The timeless Old Age Travellers sang mainly Irish songs, those and The Leaving of Liverpool, though it’s possible that the boat was bound for Hamburg.

The food van did spicy hotdogs (and absurdly salty fries) but nachos as well, the bar offered pints of Petite Belgique, but this was Petite Belgique all the way from Evenwood.

Few had accepted the invitation to fancy dress and, when they had, lederhosen more closely resembled pit hoggers. Nor, it should be noted, is it traditional to wear Marks & Sparks black ankle socks with such garments.

The Hub – “Teesdale’s hidden gem” says the website – is a charity based in extensive grounds on the Staindrop road out of town, offering activities from astronomy to yoga and approaching its tenth birthday on the rural site.

“At first it was mainly aimed at young people, now it’s for the young at heart,” says Rachel Tweddle, the former teacher who’s the chief executive.

The programme for the next two months suitably overflows. Fest or famine, as they may never have to say in Barnard Castle.

LIKE many another pub, the Red Lion in Darlington – formerly the Journalists’ Rest – is overdressed for Hallowe’en. Amid it all, the domino lads last week were somewhat nonplussed to be served by a full fig Santa Claus.

KNOWING the column’s initial interest, Peter Ellis in Northallerton kindly donates a slender 1970s tract called The Book of Famous Peoples Nameplates, the missing apostrophe presumably permissible because the DVLR doesn’t issue them.

Many appear to have been owned by entertainers, from Arthur Askey’s AA 10 to Pacemakers’ singer Gerry Marsden’s GER 1E. The pop group Slade, for reasons not immediately obvious, had YOB 1.

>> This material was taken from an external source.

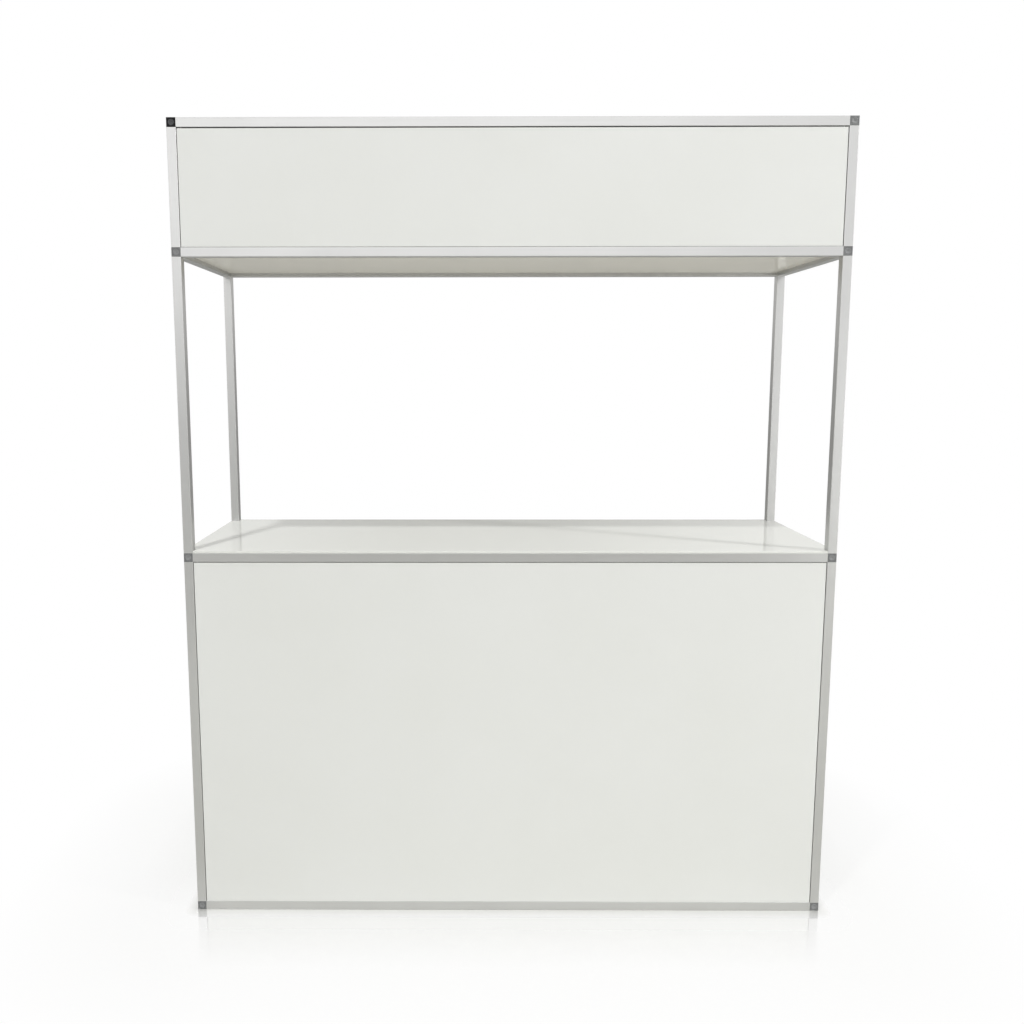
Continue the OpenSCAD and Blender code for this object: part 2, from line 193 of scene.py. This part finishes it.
# Studio screen. A grey cloth behind the stand, paler above and towards its sides. Only reflections
# show it: it gives the tubes their darker sides, and the countertop and the ceiling their grey.
SCREEN_LOW = "#A0A09E"
SCREEN_HIGH_MIDDLE = "#D0D0CE"
SCREEN_HIGH_SIDES = "#EEEEEC"
SCREEN_WIDTH = 14
SCREEN_HEIGHT = 4
SCREEN_PLACE = (0, 6, 2)
PALER_FROM_HEIGHT = 1.5
PALEST_FROM_HEIGHT = 2.1
PALER_FROM_MIDDLE = 0.8
PALEST_FROM_MIDDLE = 2.8
material, tree = bare_material("grey_screen")
place = add_node(tree, "ShaderNodeSeparateXYZ", {},
                 {0: add_node(tree, "ShaderNodeTexCoord").outputs["Object"]})
sideways = add_node(tree, "ShaderNodeMath", {"operation": "ABSOLUTE"}, {0: place.outputs["X"]})
sideways = add_node(tree, "ShaderNodeMapRange", {},
                    {"Value": sideways.outputs[0], "From Min": PALER_FROM_MIDDLE,
                     "From Max": PALEST_FROM_MIDDLE})
high = add_node(tree, "ShaderNodeMix", {"data_type": "RGBA"},
                {"Factor": sideways.outputs[0], "A": linear(SCREEN_HIGH_MIDDLE),
                 "B": linear(SCREEN_HIGH_SIDES)})
upwards = add_node(tree, "ShaderNodeMapRange", {},
                   {"Value": place.outputs["Z"], "From Min": PALER_FROM_HEIGHT,
                    "From Max": PALEST_FROM_HEIGHT})
grey = add_node(tree, "ShaderNodeMix", {"data_type": "RGBA"},
                {"Factor": upwards.outputs[0], "A": linear(SCREEN_LOW), "B": high.outputs[2]})
cloth = add_node(tree, "ShaderNodeEmission", {}, {"Color": grey.outputs[2]})
add_node(tree, "ShaderNodeOutputMaterial", {}, {"Surface": cloth.outputs[0]})
upright = Matrix.Translation(SCREEN_PLACE) @ Matrix.Rotation(math.pi / 2, 4, "X")
screen = stage_plane("grey_screen", SCREEN_WIDTH, SCREEN_HEIGHT, upright, material)
screen.visible_camera = False
screen.visible_diffuse = False
screen.visible_shadow = False
screen.visible_transmission = False

# Studio lamps. Softboxes all round the stand, and two far lamps which draw the posts' shadows on
# the countertop. Those that would leave a glint on an edge or a pane of light are not mirrored.
UNMIRRORED_LAMPS = ("far_left_lamp", "rear_softbox", "floor_softbox")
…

Among comedians, Lenny Bennett had GAG 22, Jimmy Tarbuck COM 1C and Bernard Manning 11 LAF.

Most familiar around these parts may be B16 LAF, owned by long-playing comedian and occasional Hear All Sides correspondent Dave “Grizzly” Adams, a Ferryhill lad long in Darlington. If he ever needs a few bob, he’s laffing all the way to the bank.

IT’S getting on a year since last we bumped into old Grizzly in the Brit, where he was recalling the Bongo club – which is more than I can – opposite Darlington bus station.

Among his drinking mates in there was former British heavyweight boxing champion Neville Meade, a Commonwealth Games gold medallist in 1974.

Meade, who weighed around 17 stones, was born in Montserrat, raised in Swansea, did national service at Catterick and played cricket – a bit erratically, it’s recalled – for Tudhoe.

A bouncer had spotted Meade smoking on the dance floor – against the rules even then – told Dave that he was going to ask him to desist.

Dave outlined his mate’s sporting pedigree. “I think I’d better tell him,” he said.

GAVIN Belton, who died in July after 50 years with the Tees Valley Jazzmen, was remembered at a memorial gig in Bishop Auckland Methodist church which raised £594 for church funds. “It was a brilliant occasion, loads of guest musicians and the church packed,” reports Gwen, Gav’s partner. The day might have raised a few bob more save for the fact that several of the raffle prizes were bottles – disallowed on Methodist premises. They hope to stage another fund raiser for the church.

THE unveiling of a blue plaque outside the Tudhoe home of gyro plane pioneer Ernie Brooks – reported here on October 9 – brought back memories for Jud Allison, himself now in Spennymoor.

Around 1950, Ernie and Jud’s brother Johnny were fellow apprentices at ENV in Aycliffe, visiting Shildon Show – of affectionate memory – to take part in the motor bike racing.

Riding Ernie’s bike, Johnny twice came second before Ernie reclaimed it, came off, but was happily unhurt. “Ah,” says Jud, “flying machines, indeed.”

We also hear, incidentally, that the BBC plans a documentary on the history of gyro flight, is keen to feature Ernie’s story and is likely to do much of the filming hereabouts.

Trevor Brooks, Ernie’s nephew – who reckons that the bikers mostly raced on sand – awaits confirmation from the BBC. “The presenter wants to go up in a two-seater,” he says. “It would yet again put the Spennymoor area on the map.”

...and finally, a bit more teasing. The banner across the top of last Thursday’s front page promoting Alan Titchmarsh’s one-man show at Darlington Hippodrome stirred memories of an Echo news report perhaps 20 years ago in which we claimed that Titchmarsh had been dive-bombed by a load of skewers. The Gadfly column, bless it, took considerable pleasure in suggesting that they might have been skuas instead.